GIVEN INSTRUCTION
Copy all of the material below exactly.

Structured object records
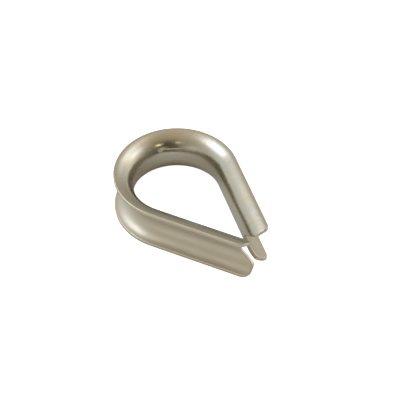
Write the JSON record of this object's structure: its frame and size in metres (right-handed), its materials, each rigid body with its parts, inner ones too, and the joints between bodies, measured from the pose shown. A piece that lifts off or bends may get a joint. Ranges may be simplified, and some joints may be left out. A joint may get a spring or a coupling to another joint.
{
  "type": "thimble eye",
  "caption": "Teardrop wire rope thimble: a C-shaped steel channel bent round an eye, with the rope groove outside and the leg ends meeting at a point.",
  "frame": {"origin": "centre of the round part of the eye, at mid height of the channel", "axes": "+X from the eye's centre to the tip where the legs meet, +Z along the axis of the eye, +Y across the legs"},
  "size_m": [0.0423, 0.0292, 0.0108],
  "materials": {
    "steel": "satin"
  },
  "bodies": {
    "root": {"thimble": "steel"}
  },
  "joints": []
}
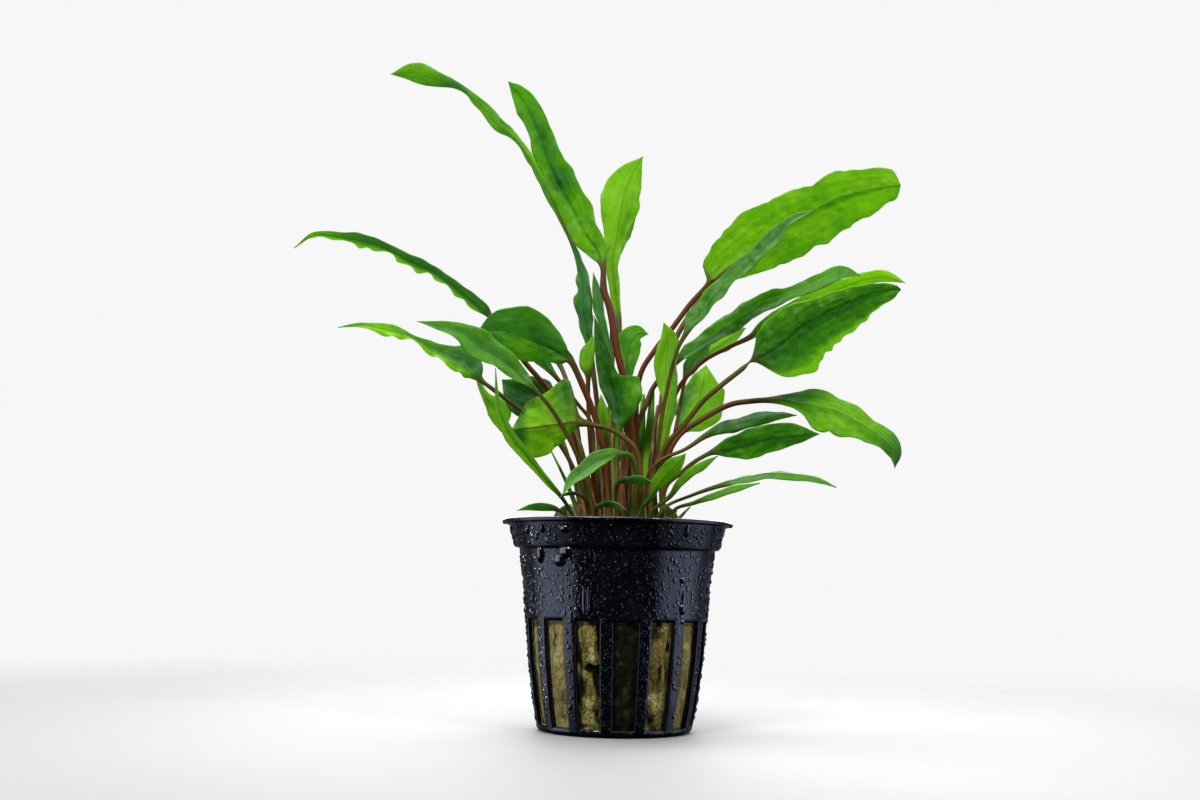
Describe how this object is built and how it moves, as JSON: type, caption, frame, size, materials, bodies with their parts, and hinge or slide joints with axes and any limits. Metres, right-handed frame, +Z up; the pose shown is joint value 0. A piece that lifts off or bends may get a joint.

RESULT FOR THIS TASK
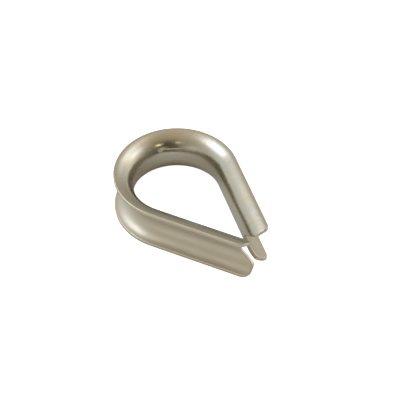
Write the JSON record of this object's structure: its frame and size in metres (right-handed), its materials, each rigid body with its parts, inner ones too, and the joints between bodies, measured from the pose shown. A piece that lifts off or bends may get a joint. Ranges may be simplified, and some joints may be left out. A joint may get a spring or a coupling to another joint.
{
  "type": "thimble eye",
  "caption": "Teardrop wire rope thimble: a C-shaped steel channel bent round an eye, with the rope groove outside and the leg ends meeting at a point.",
  "frame": {"origin": "centre of the round part of the eye, at mid height of the channel", "axes": "+X from the eye's centre to the tip where the legs meet, +Z along the axis of the eye, +Y across the legs"},
  "size_m": [0.0423, 0.0292, 0.0108],
  "materials": {
    "steel": "satin"
  },
  "bodies": {
    "root": {"thimble": "steel"}
  },
  "joints": []
}
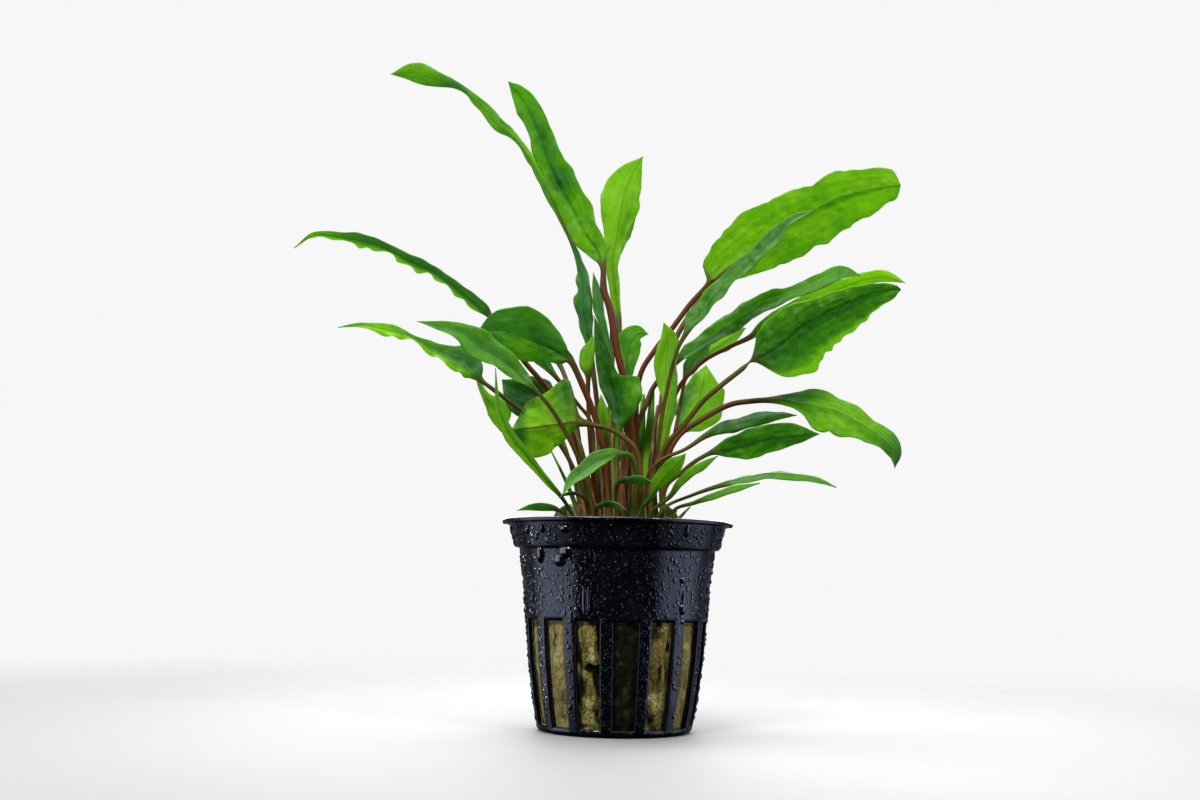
Describe how this object is built and how it moves, as JSON: type, caption, frame, size, materials, bodies with their parts, and hinge or slide joints with axes and any limits. Metres, right-handed frame, +Z up; the pose shown is joint value 0. A piece that lifts off or bends may get a joint.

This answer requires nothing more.